For all the ambition, the corridor remains a proposal on paper. A feasibility study is underway and expected to conclude by year-end, and no private-sector proponent has committed. The politics are far from settled; Aamjiwnaang First Nation near Sarnia says they were not consulted, though Ontario has now initiated its duty to consult with Indigenous partners and communities. For Ontario's industrial base, the corridor is a resource-security project; connecting Sarnia's refineries to a domestic alternative to Enbridge's Line 5 that runs through Michigan and Wisconsin would provide relief from the on-again-off-again fight to keep the vital west-east pipeline operational.

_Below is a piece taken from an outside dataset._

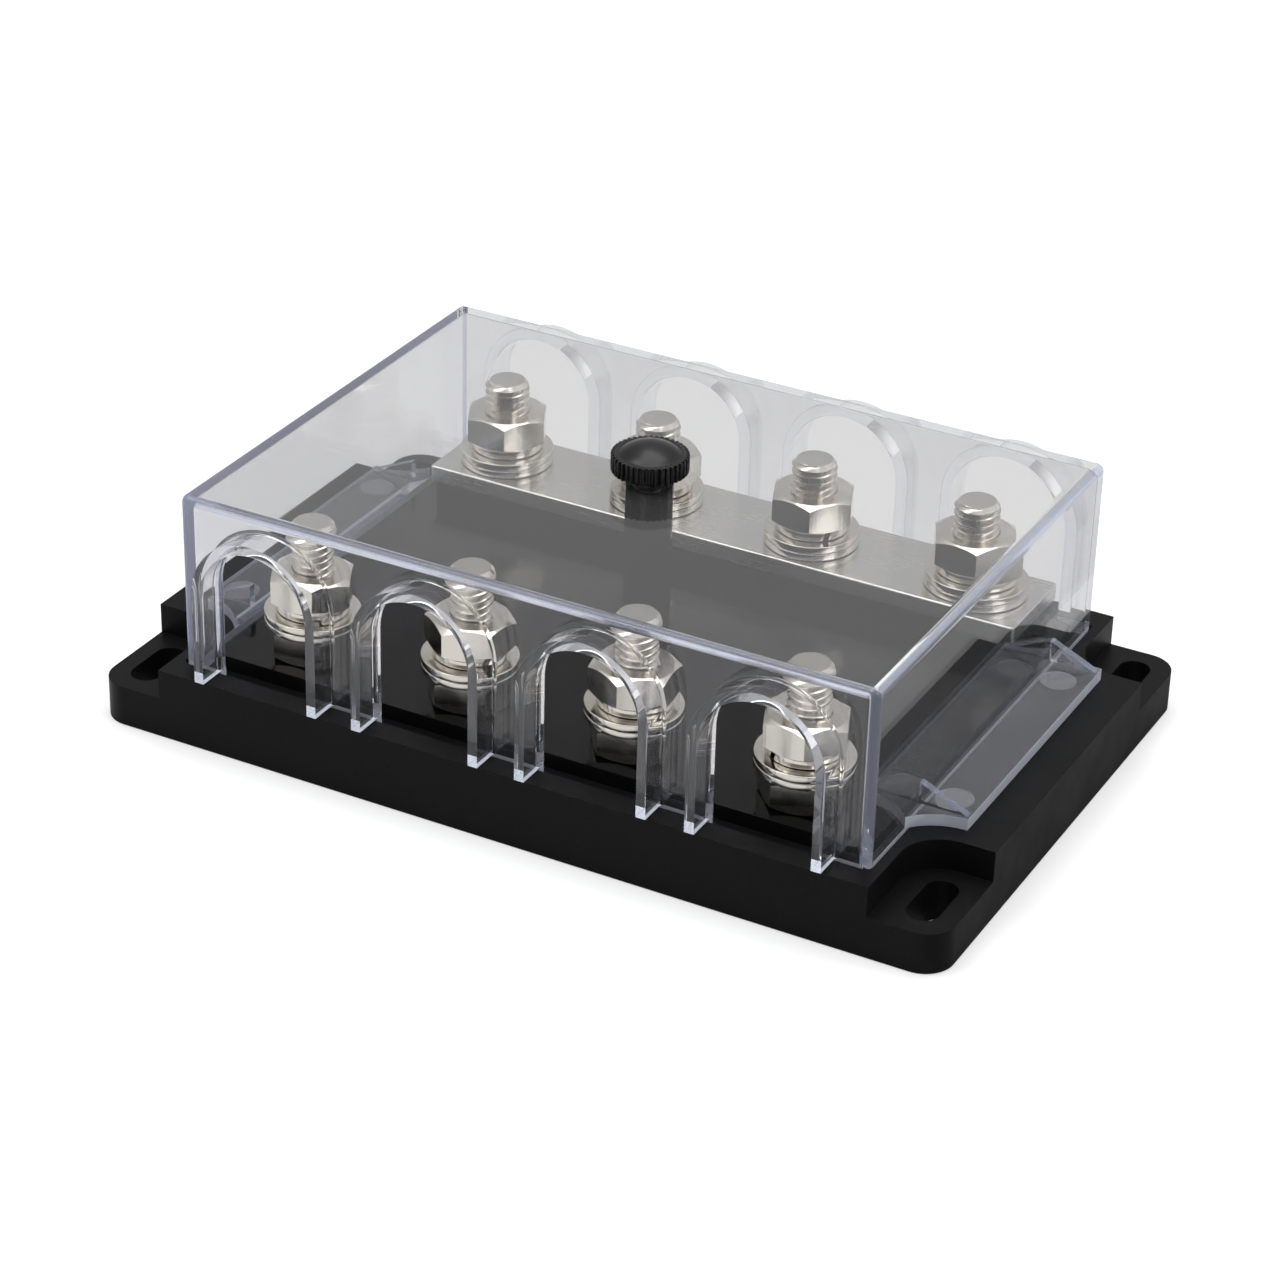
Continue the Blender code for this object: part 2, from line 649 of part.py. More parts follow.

With the legislature in recess until October 27, the watch now shifts to municipal campaigns, especially Toronto, where the mayoral race is heating up ahead of the October 26 vote. As for Premier Ford, he is finding that a break from the legislature won’t mean a quiet summer. Personal support workers with the Canadian Union of Public Employees rallied outside his Etobicoke office over Ontario's new personal support worker registry, part of a broader run of union demonstrations that has already reached Ford Fest and the premier's Muskoka cottage.